Saturday, my theory on fall being “strange parade season” was further strengthened when all of a sudden, about 80 or 90 people started marching through my neighborhood, playing fifes and drums. For an hour and a half. My first thought was, “The redcoats are coming! The redcoats are coming!” And then after a while, it was more, “When are they leaving? When are they leaving?”

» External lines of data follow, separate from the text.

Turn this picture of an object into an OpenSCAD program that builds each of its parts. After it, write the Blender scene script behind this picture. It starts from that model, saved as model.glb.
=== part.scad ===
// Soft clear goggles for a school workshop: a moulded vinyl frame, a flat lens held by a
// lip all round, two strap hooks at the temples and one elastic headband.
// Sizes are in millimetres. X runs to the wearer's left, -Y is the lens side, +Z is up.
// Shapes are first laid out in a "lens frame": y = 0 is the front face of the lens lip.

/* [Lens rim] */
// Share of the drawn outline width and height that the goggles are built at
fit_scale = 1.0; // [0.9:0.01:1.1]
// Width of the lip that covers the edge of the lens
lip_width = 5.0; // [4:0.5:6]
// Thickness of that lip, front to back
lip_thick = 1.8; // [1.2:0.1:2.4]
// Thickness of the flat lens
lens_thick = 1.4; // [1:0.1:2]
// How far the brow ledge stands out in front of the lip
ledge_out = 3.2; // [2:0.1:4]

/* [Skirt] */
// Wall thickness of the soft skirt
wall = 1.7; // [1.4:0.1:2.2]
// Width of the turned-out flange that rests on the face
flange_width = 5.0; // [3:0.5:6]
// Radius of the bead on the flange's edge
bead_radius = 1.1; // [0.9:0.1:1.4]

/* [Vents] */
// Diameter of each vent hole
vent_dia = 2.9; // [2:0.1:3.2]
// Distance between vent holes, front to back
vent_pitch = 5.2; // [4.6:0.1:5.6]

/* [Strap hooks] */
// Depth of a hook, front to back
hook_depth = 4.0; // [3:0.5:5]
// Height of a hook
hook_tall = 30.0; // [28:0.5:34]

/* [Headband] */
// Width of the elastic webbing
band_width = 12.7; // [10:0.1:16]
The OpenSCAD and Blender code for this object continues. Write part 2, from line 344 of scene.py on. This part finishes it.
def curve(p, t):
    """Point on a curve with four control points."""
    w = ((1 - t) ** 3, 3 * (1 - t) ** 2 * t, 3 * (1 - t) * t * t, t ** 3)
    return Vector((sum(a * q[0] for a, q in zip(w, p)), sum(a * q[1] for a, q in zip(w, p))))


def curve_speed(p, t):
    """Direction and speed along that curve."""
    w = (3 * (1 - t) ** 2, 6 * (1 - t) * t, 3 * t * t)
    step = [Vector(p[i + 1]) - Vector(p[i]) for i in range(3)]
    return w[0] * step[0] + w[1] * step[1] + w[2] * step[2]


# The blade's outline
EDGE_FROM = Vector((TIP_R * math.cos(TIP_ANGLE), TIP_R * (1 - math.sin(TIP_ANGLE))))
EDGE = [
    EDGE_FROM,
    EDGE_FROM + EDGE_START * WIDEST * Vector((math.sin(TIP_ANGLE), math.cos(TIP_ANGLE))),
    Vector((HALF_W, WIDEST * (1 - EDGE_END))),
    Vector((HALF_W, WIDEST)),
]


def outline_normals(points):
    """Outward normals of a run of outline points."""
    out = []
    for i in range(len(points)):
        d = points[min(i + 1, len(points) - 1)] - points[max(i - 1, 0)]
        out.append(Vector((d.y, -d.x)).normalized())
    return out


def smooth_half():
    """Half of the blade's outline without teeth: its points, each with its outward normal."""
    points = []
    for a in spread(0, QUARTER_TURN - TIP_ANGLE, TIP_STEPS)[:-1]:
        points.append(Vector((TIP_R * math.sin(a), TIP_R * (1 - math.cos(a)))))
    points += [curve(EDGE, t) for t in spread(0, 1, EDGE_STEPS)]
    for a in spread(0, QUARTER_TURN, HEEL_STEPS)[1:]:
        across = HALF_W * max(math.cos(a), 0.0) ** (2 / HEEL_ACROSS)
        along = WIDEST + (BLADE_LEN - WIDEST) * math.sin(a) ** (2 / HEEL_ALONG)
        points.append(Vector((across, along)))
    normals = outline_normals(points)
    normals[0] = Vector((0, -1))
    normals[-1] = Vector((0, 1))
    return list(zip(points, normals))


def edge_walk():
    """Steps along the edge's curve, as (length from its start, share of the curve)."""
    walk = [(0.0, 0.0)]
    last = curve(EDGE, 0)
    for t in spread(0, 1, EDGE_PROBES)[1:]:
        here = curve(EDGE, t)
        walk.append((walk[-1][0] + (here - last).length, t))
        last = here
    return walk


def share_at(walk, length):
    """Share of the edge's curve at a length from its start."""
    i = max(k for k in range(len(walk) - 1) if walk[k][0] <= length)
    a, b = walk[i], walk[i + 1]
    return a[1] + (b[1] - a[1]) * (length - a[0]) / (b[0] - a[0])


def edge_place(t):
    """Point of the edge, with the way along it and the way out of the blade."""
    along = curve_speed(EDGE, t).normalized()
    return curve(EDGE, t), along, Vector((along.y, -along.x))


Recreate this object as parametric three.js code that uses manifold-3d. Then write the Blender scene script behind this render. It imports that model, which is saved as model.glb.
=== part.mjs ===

And yesterday, of course, was Halloween, which has only just started infiltrating Swiss culture. I went to a little get-together of expats, and while we were there, the doorbell rang. Six Swiss kids were standing at the door, two dressed as devils, two as ghosts, and two as some sort of bloody-faced characters, and they awkwardly squawked something like, “Trickletree!” We gave them some of the candy that we were eating at the party, which I never would have been allowed to take as a child, since they were unwrapped, and each kid took one gumdrop, until they were encouraged to take more. They then stood there dumbfounded and overwhelmed as these strange foreigners in even stranger costumes asked them questions about their Halloween costumes. They finally made their escape, and will probably never go trick-or-treating again. Upon leaving the party, I witnessed the Swiss version of eggs thrown on the windows, toilet paper strewn on the lawn, and baseball bats taken against jack o’lanterns and mailboxes. On one section of one guardrail was a neat line of shaving cream.